Desmonte bolsonarista

A discrepância entre os níveis inflacionários de famílias mais ricas e mais pobres resulta do desmonte promovido pelo desgoverno Bolsonaro em toda a estrutura de conselhos e câmaras de discussão que reuniam representantes do governo e das empresas. Nessas plenárias, poderiam ser buscadas alternativas dentro do próprio setor privado para acelerar a reconstrução de cadeias destroçadas pela crise, com apoio da rede de bancos públicos. Ou se negociar limites à exportação de bens e mercadorias, além da liberação pontual de importações nas áreas mais afetadas pela alta de custos, onde fosse possível.

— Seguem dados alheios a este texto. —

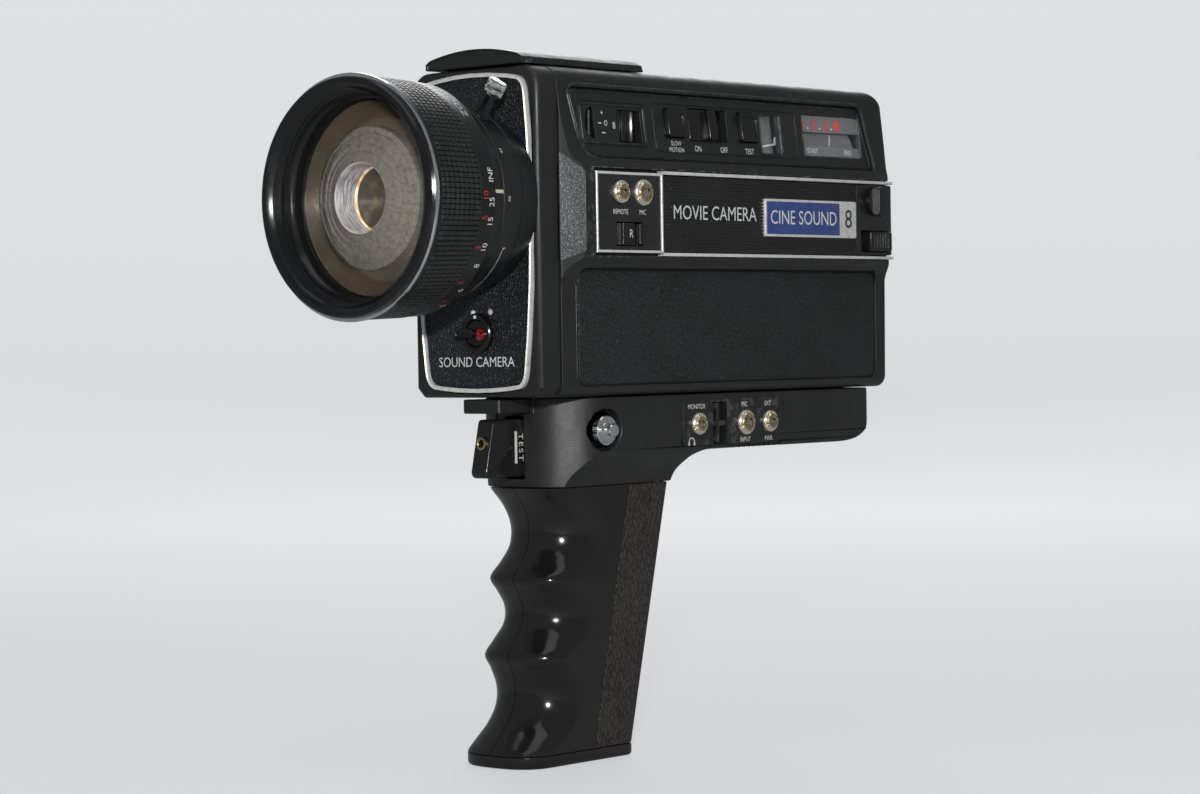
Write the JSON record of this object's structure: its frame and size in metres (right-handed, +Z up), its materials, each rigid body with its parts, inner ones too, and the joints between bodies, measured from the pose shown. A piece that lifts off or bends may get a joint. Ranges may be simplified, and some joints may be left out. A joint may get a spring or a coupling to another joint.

No setor agrícola, não só foram abandonadas as políticas de formação de estoques reguladores, com o esvaziamento desses estoques, mas abriu-se mão de qualquer tipo de controle sobre as exportações. Movimento inverso ao de países do Leste Asiático, que adotaram políticas para preservar o abastecimento doméstico e segurar os preços cobrados dos consumidores durante as fases mais críticas da pandemia do coronavírus.

Entre janeiro e a primeira quinzena de novembro de 2020, a alta dos preços de arroz, carnes e óleo de soja respondeu por quase 36,1% da inflação acumulada no período. Isoladamente, os preços da carne suína responderam por pouco mais de um quarto da “inflação das carnes” e por quase 3,7% do IPCA acumulado naqueles 10 meses e meio. As exportações de carne suína, impulsionadas pela China, haviam aumentado 39,0%.

A safra de soja brasileira foi recorde no ciclo 2019/20, somando 124,84 milhões de toneladas. Mas as exportações do grão saltaram 23,7% no acumulado dos primeiros 10 meses de 2020 em relação a igual período de 2019, de 65,847 milhões para 81,432 milhões de toneladas – acréscimo de quase 15,6 milhões de toneladas.

A produção de arroz, que em 2011 superou 13,6 milhões de toneladas, havia recuado para 10,484 milhões de toneladas na safra 2018/19, mas avançou até 11,183 milhões de toneladas no ciclo seguinte. O problema foi que as exportações dispararam, diante do recuo das vendas nos maiores países produtores. O Brasil ocupou o espaço e elevou as exportações em quase 67,0%, de 790,2 mil para 1,319 milhão de toneladas.

Com o dólar mais alto, o boom de exportações de alimentos fez cair a oferta doméstica, estimulando produtores a acelerar o embarque da safra e ainda a reter parte da produção colhida diante da alta nos preços internos. Manobra especulativa que poderia ter sido desestimulada caso houvesse estoques para regular o mercado. E caso houvesse governo.